Hoeneß bläst 1860 den Marsch
MÜNCHEN - Pünktlich zum 110. Klub-Jubiläum: Bayerns Boss träumt davon, den ungeliebten Mieter aus der Allianz Arena hinaus zu befördern.
110 Jahre alt wird der FC Bayern an diesem Samstag, sogar 150 Jahre alt wird in diesem Jahr der Lokalrivale TSV 1860. Und selten in der Historie der beiden Vereine waren sich Rot und Blau weniger grün als derzeit. Uli Hoeneß jedenfalls, der frühere Manager und jetzige Präsident des deutschen Rekordmeisters, hätte – pünktlich zum Jubiläum – am liebsten gar nichts mehr mit den zweitklassigen Löwen zu tun. Er hätte sie gerne los, auch als Nutzer der Allianz Arena.
„Wenn uns der TSV 1860, aus welchen Gründen auch immer, bitten sollte, aus dem jetzigen Vertrag auszusteigen“, sagt Hoeneß im aktuellen „Bayern-Magazin“, „dann werde ich die Kapelle, die die Sechziger aus dem Stadion begleitet, persönlich mit dem Defiliermarsch anführen.“
Hoeneß nimmt sich eines ernsten Problems auf volkstümliche Weise an: Humba Humba Täterä – und raus mit dem ungeliebten Mieter? „Ich wollte schon immer etwas selbst besitzen. Und auch die Fans haben uns immer gedrängt, dass sie ein eigenes Stadion wollen und keines, das halb blau ist“, sagt der Bayern-Boss: „Der absolute Traum wird sich für mich an dem Tag erfüllen, an dem wir es uns leisten können zu sagen: Wir sind endlich alleine in der Arena und jetzt bauen wir sofort rote Sitze ein.“
Blaskapelle?
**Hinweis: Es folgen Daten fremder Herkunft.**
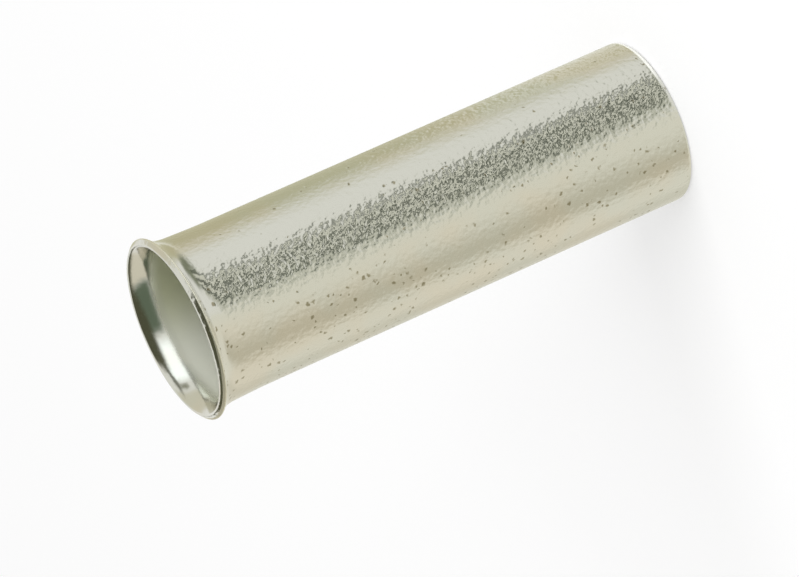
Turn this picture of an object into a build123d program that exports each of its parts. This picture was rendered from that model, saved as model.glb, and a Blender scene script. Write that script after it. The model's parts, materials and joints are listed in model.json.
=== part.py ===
"""Uninsulated wire end sleeve with a flared mouth, in millimetres.

The sleeve is one piece of thin seamless tube, cut square at one end and belled out at the other.
It stands on its plain end: the origin is the centre of that end's face, and +Z runs along the
axis to the mouth, where the stripped strands of a conductor go in.
"""
from build123d import *
import math
import os

# Sizes of the tube
sleeve_length = 10.0  # over all, from the plain end's face to the top of the lip
bore_diameter = 2.8  # clear hole for the bare strands
wall = 0.15

# Sizes of the flared mouth
flare_bend = 0.6  # radius that the outer skin bends through
flare_angle = 42.0  # degrees that the lip leans out from the axis
lip_length = 0.07  # straight stretch of the wall after the bend
lip_inner_round = 0.05  # smooth entry for the strands
lip_outer_round = 0.02

# Size of the plain end
end_round = 0.1  # outer corner, which leads the sleeve into a clamp

# What follows from those sizes
bore_radius = bore_diameter / 2
barrel_radius = bore_radius + wall
inner_bend = flare_bend + wall
lean_out = math.sin(math.radians(flare_angle))
lean_up = math.cos(math.radians(flare_angle))
corner_rise = inner_bend * lean_out + lip_length * lean_up
rounded_off = lip_inner_round * (lean_out + lean_up - 1)
flare_start = sleeve_length - corner_rise + rounded_off


def round_corner(section, corner, radius):
    """Rounds the section's vertex that lies at a corner."""
    fillet(section.vertices().sort_by_distance(corner)[0], radius)


def half_section():
    """The wall cut along the axis: bore, bell, lip, barrel and the face of the plain end."""
    with BuildSketch(Plane.XZ) as section:
        with BuildLine():
            Line((bore_radius, 0), (bore_radius, flare_start))
            inner_bell = JernArc((bore_radius, flare_start), (0, 1), inner_bend, -flare_angle)
            inner_lip = Line(inner_bell @ 1, inner_bell @ 1 + lip_length * (inner_bell % 1))
            outer_bell = JernArc((barrel_radius, flare_start), (0, 1), flare_bend, -flare_angle)
            outer_lip = Line(outer_bell @ 1, outer_bell @ 1 + lip_length * (outer_bell % 1))
            Line(inner_lip @ 1, outer_lip @ 1)
            Line((barrel_radius, flare_start), (barrel_radius, 0))
            Line((barrel_radius, 0), (bore_radius, 0))
        make_face()
        round_corner(section, inner_lip @ 1, lip_inner_round)
        round_corner(section, outer_lip @ 1, lip_outer_round)
        round_corner(section, (barrel_radius, 0), end_round)
    return section.sketch


def sleeve():
    """The whole wall, turned once around the axis."""
    return revolve(half_section(), axis=Axis.Z)


os.makedirs("parts", exist_ok=True)
export_step(sleeve(), "parts/sleeve.step")
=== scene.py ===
"""Builds the looks of a flared wire end sleeve round its CAD frame.

The sleeve is turned in Geometry Nodes from its wall's outline and finished as satin electroplated
tin. It stands on its plain end on a pale floor. Everything is in metres, and MM turns a size
written in millimetres into them.
"""

import json
import math

import bpy
from mathutils import Matrix, Vector


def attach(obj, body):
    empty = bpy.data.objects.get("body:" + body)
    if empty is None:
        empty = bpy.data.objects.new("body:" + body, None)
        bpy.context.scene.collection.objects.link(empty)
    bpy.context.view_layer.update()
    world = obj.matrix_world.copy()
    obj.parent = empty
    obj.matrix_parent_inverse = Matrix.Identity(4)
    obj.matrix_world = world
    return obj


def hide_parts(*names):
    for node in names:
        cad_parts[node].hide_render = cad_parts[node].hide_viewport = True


bl_info = {
    "name": "Flared Wire End Sleeve",
    "version": (1, 0, 0),
    "blender": (4, 5, 0),
    "location": "3D View > Sidebar > Wire Sleeve",
    "description": "Makes a tin-plated wire end sleeve and the stage that it stands on",
    "category": "Add Mesh",
}

MM = 0.001
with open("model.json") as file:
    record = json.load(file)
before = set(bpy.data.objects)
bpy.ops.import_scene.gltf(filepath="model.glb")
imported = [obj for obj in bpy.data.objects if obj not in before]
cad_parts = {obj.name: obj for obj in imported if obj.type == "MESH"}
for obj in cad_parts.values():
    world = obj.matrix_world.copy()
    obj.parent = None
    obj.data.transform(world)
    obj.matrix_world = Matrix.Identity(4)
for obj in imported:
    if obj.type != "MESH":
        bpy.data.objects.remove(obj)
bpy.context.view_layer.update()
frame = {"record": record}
mounts = {mount["name"]: mount for mount in frame["record"]["mounts"]}
bore = mounts["wire_bore"]["dims"]
barrel = mounts["barrel"]["dims"]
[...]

Und wieder einmal die berühmten roten Sitze? Dies alles ist nur vordergründig lustig. Denn Hoeneß’ Tirade gegen den Lokalrivalen hat einen ernsten Hintergrund. „Wir haben mit 1860 einen Vertrag bis zum Jahr 2020“, sagt Hoeneß. Allerdings sei ihm „nach den Entwicklungen speziell in den vergangenen Monaten klar“, dass er die renitenten Mieter nur zu gerne aus dem Kontrakt entlassen würde.
Die Entwicklungen der vergangenen Monate? Am 24.März wird das Landgericht München I über die Klage der Stadion-GmbH, einer 100-prozentigen Tochter der FC Bayern AG, gegen den TSV 1860 entscheiden. Es geht um rund eine halbe Million Euro. Löwen-Geschäftsführer Manfred Stoffers hatte mit Beginn der laufenden Saison angeordnet, pro Heimspiel 50000 Euro weniger fürs Catering in der Arena zu bezahlen als dies der Stadionvertrag vorsieht. Der TSV 1860 sieht sich außerstande, 3000 Business Seats zu besetzen – und zahlt entsprechend nur für 1500. Dagegen klagt die Stadion-GmbH.
Der finanziell klamme Zweitligist selbst strengt zudem eine Klage an, in der – mit vier Jahren Verspätung – geprüft werden soll, ob bei der Veräußerung der Stadion-anteile an den FC Bayern alles mit rechten Dingen zugegangen ist. Hierzu hatte sich Hoeneß Anfang Februar bereits dezidiert geäußert: „Viele haben gesagt: Lasst sie absaufen! Aber wir haben sie nicht absaufen lassen – und jetzt werden wir dafür verarscht.“ Tatsächlich standen die Löwen im Jahr 2006 vor der Insolvenz. Der TSV 1860 erhielt seine Zweitliga-Lizenz erst, nachdem die Bayern die Anteile an der Stadion-GmbH – mitsamt der kompletten Schuldenlast – gekauft hatte. Für rund elf Millionen Euro. Oder wie Hoeneß sagte: „Die haben uns damals auf Knien angefleht, dass wir ihnen ihre Anteile abnehmen.“ Und jetzt bläst Hoeneß den Blauen den Marsch. Den Defiliermarsch.